Tote und Verletzte am Straßenrand
Und das ist wichtig. Zu traumatisch waren die Erlebnisse der vergangenen Tage. Anna hat Tränen in den Augen, als sie von ihrer Flucht mit ihrer Tochter Sophia (11) aus Dnepropetrowsk im Südosten der Ukraine erzählt - mit Hilfe von Dolmetscher Roman Konovalov, der selbst erst vor zwei Wochen mit seiner Familie aus Mariupol geflohen ist. Als in der Nähe von Annas Wohnhaus die Raketen und Bomben einschlugen, vibrierten bei ihr die Türen. Zusammen mit sechs anderen Menschen hat die kleine Familie auf der Ladefläche eines Pritschenwagens auf einem Matratzenlager die Flucht angetreten. Vier Tage hat die Fahrt bis zur polnischen Grenze gedauert. Es ging nur langsam vorwärts angesichts langer Staus auf den Straßen. Unterwegs haben Anna und ihre Tochter unvorstellbares Leid gesehen, Tote und schwer Verletzte, darunter auch viele Kinder. Aus Panik, selbst unter Beschuss zu geraten, stieg niemand aus, um zu helfen, Krankenwagen kamen auch nicht durch, "die bleiben einfach am Straßenrand liegen".
36 Stunden warten an der Grenze
Die 40-Jährige ist froh, nach dem überfüllten Ankerzentrum nun in Kulmbach zu sein.
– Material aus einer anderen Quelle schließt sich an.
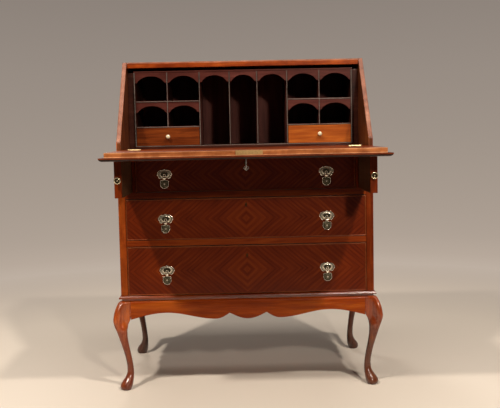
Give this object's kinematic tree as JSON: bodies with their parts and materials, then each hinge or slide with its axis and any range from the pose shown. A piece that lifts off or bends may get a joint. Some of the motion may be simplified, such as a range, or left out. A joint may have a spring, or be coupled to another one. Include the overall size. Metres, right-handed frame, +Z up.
{
  "type": "writing bureau",
  "caption": "Fall-front writing bureau in polished red-brown wood: pigeonholes and small drawers behind a sloping fall, long drawers below, on a stand with curved legs.",
  "frame": {"origin": "on the floor, under the middle of the bounding box of the bureau with its fall open", "axes": "+Z up, +X to the right of someone facing the bureau, -Y towards that person"},
  "size_m": [0.81, 0.799, 1],
  "materials": {
    "mahogany": "red-brown mahogany, French polished, glossy",
    "mahogany_veneer": "quartered straight-grain mahogany veneer, French polished",
    "inside_wood": "dark stained interior wood, thinly polished",
    "plain_wood": "plain unpolished drawer-lining wood",
    "antique_brass": "aged cast brass with worn bright edges",
    "bright_brass": "plain yellow brass, lightly aged",
    "steel": "old polished steel",
    "ivory": "pale turned bone-like knob"
  },
  "bodies": {
    "bureau": {"apron_back": "mahogany", "apron_front": "mahogany", "apron_left": "mahogany", "apron_right": "mahogany", "back_panel": "inside_wood", "base_board": "mahogany", "bed_leaf_left": "bright_brass", "bed_leaf_right": "bright_brass", "divider_inner_left": "inside_wood", "divider_inner_right": "inside_wood", "divider_outer_left": "inside_wood", "divider_outer_right": "inside_wood", "drawer_rail_lower": "mahogany", "drawer_rail_upper": "mahogany", "leg_back_left": "mahogany", "leg_back_right": "mahogany", "leg_front_left": "mahogany", "leg_front_right": "mahogany", "loper_housing_left": "mahogany", "loper_housing_right": "mahogany", "pigeonhole_case": "inside_wood", "pigeonhole_nest_left": "inside_wood", "pigeonhole_nest_right": "inside_wood", "pigeonhole_top": "inside_wood", "side_left": "mahogany", "side_right": "mahogany", "stand_top": "mahogany", "top_board": "mahogany", "writing_bed": "mahogany"},
    "fall": {"fall_board": "mahogany", "fall_lock": "bright_brass", "fall_leaf_left": "bright_brass", "fall_leaf_right": "bright_brass"},
    "key": {"fall_key": "steel"},
    "loper_left_body": {"loper_left": "mahogany", "loper_left_knob": "antique_brass"},
    "loper_right_body": {"loper_right": "mahogany", "loper_right_knob": "antique_brass"},
    "drawer_top_body": {"drawer_top_front": "mahogany_veneer", "drawer_top_box": "plain_wood", "drawer_top_plate_left": "antique_brass", "drawer_top_plate_right": "antique_brass"},
    "drawer_top_drop_left_body": {"drawer_top_drop_left": "antique_brass"},
    "drawer_top_drop_right_body": {"drawer_top_drop_right": "antique_brass"},
    "drawer_middle_body": {"drawer_middle_front": "mahogany_veneer", "drawer_middle_box": "plain_wood", "drawer_middle_plate_left": "antique_brass", "drawer_middle_plate_right": "antique_brass"},
    "drawer_middle_drop_left_body": {"drawer_middle_drop_left": "antique_brass"},
    "drawer_middle_drop_right_body": {"drawer_middle_drop_right": "antique_brass"},
    "drawer_bottom_body": {"drawer_bottom_front": "mahogany_veneer", "drawer_bottom_box": "plain_wood", "drawer_bottom_plate_left": "antique_brass", "drawer_bottom_plate_right": "antique_brass"},
    "drawer_bottom_drop_left_body": {"drawer_bottom_drop_left": "antique_brass"},
    "drawer_bottom_drop_right_body": {"drawer_bottom_drop_right": "antique_brass"},
    "small_drawer_left_body": {"small_drawer_left": "mahogany_veneer", "small_drawer_left_knob": "ivory"},
    "small_drawer_right_body": {"small_drawer_right": "mahogany_veneer", "small_drawer_right_knob": "ivory"}
  },
  "joints": [
    {"name": "fall_hinge", "type": "hinge", "parent": "bureau", "child": "fall", "pos_m": [0, -0.06478, 0.7255], "axis": [1, 0, 0], "range_deg": [-128, 0]},
    {"name": "key_turn", "type": "hinge", "parent": "fall", "child": "key", "pos_m": [0, -0.36002, 0.7025], "axis": [0, 0, 1], "range_deg": [0, 180]},
    {"name": "loper_left_slide", "type": "slide", "parent": "bureau", "child": "loper_left_body", "axis": [0, -1, 0], "range_m": [-0.215, 0]},
    {"name": "loper_right_slide", "type": "slide", "parent": "bureau", "child": "loper_right_body", "axis": [0, -1, 0], "range_m": [-0.215, 0]},
    {"name": "drawer_top_slide", "type": "slide", "parent": "bureau", "child": "drawer_top_body", "axis": [0, -1, 0], "range_m": [0, 0.27]},
    {"name": "drawer_top_drop_left_swing", "type": "hinge", "parent": "drawer_top_body", "child": "drawer_top_drop_left_body", "pos_m": [-0.241, -0.07048, 0.6409], "axis": [-1, 0, 0], "range_deg": [0, 80]},
    {"name": "drawer_top_drop_right_swing", "type": "hinge", "parent": "drawer_top_body", "child": "drawer_top_drop_right_body", "pos_m": [0.241, -0.07048, 0.6409], "axis": [-1, 0, 0], "range_deg": [0, 80]},
    {"name": "drawer_middle_slide", "type": "slide", "parent": "bureau", "child": "drawer_middle_body", "axis": [0, -1, 0], "range_m": [0, 0.3]},
    {"name": "drawer_middle_drop_left_swing", "type": "hinge", "parent": "drawer_middle_body", "child": "drawer_middle_drop_left_body", "pos_m": [-0.241, -0.07048, 0.50764], "axis": [-1, 0, 0], "range_deg": [0, 80]},
    {"name": "drawer_middle_drop_right_swing", "type": "hinge", "parent": "drawer_middle_body", "child": "drawer_middle_drop_right_body", "pos_m": [0.241, -0.07048, 0.50764], "axis": [-1, 0, 0], "range_deg": [0, 80]},
    {"name": "drawer_bottom_slide", "type": "slide", "parent": "bureau", "child": "drawer_bottom_body", "axis": [0, -1, 0], "range_m": [0, 0.3]},
    {"name": "drawer_bottom_drop_left_swing", "type": "hinge", "parent": "drawer_bottom_body", "child": "drawer_bottom_drop_left_body", "pos_m": [-0.241, -0.07048, 0.35249], "axis": [-1, 0, 0], "range_deg": [0, 80]},
    {"name": "drawer_bottom_drop_right_swing", "type": "hinge", "parent": "drawer_bottom_body", "child": "drawer_bottom_drop_right_body", "pos_m": [0.241, -0.07048, 0.35249], "axis": [-1, 0, 0], "range_deg": [0, 80]},
    {"name": "small_drawer_left_slide", "type": "slide", "parent": "bureau", "child": "small_drawer_left_body", "axis": [0, -1, 0], "range_m": [0, 0.15]},
    {"name": "small_drawer_right_slide", "type": "slide", "parent": "bureau", "child": "small_drawer_right_body", "axis": [0, -1, 0], "range_m": [0, 0.15]}
  ]
}
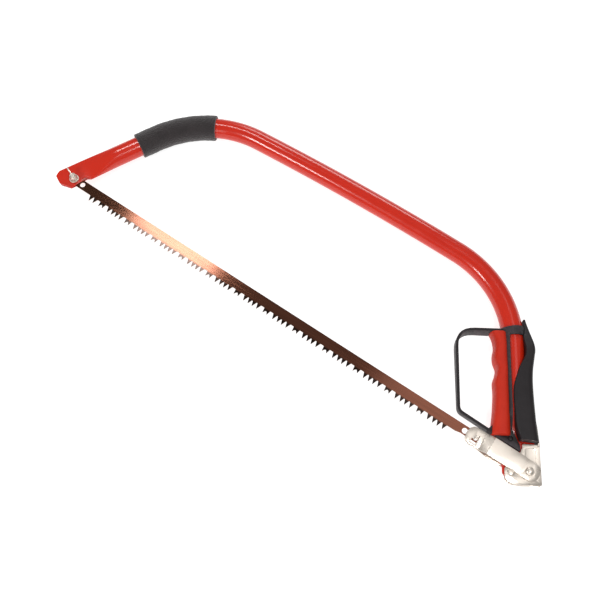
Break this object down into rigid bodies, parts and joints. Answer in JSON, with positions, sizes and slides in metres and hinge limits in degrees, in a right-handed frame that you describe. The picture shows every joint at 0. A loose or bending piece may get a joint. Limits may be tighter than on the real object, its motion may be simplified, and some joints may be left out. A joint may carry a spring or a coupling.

Auch Oleksandr Ostrovskyl, der mit Frau Nataliia und drei jüngeren Kindern Nikita, Kiril und Matvii geflohen ist (der Älteste studiert und ist nicht mitgekommen), ist dankbar für die "tolle Organisation" in Kulmbach, wie er selbst in gebrochenem Deutsch sagen kann. Sichtlich erschöpft sind die fünf, aber erleichtert, hier nun so herzlich aufgenommen zu werden. Drei Tage dauerte die Flucht der fünfköpfigen Familie aus der Nähe von Kiew über Polen und Tschechien. Allein am ukrainisch-polnischen Grenzübergang mussten sie 36 Stunden anstehen und warten. Der Antrieb für die Flucht war die nackte Angst, "Angst um meine Kinder", sagt der Vater.
Aufruf zu Solidarität und Hilfe
Im Landkreis ist die Familie genauso wie die anderen angekommenen Flüchtlinge aus der Ukraine nun in Sicherheit. Und die Menschen können sich schnell und unbürokratisch integrieren. "Die Leute können sich bei der Arbeitsagentur melden und theoretisch gleich arbeiten", sagt Landrat Klaus Peter Söllner. Er ist sich sicher, dass noch viel mehr Flüchtlinge kommen werden, "solange der Typ in Moskau nicht nachlässt". Im Landkreis sei man gewappnet und habe mit den Turnhallen von CVG und Realschule auch noch weitere Unterbringungsmöglichkeiten. Söllner appellierte trotzdem an die Bevölkerung, weiterhin möglichen Wohnraum beim Landratsamt zu melden und sich ehrenamtlich zu engagieren. Ähnliche Töne schlug Schulleiter Horst Pfadenhauer an: "Die Solidarität ist toll, hoffentlich bleibt sie erhalten."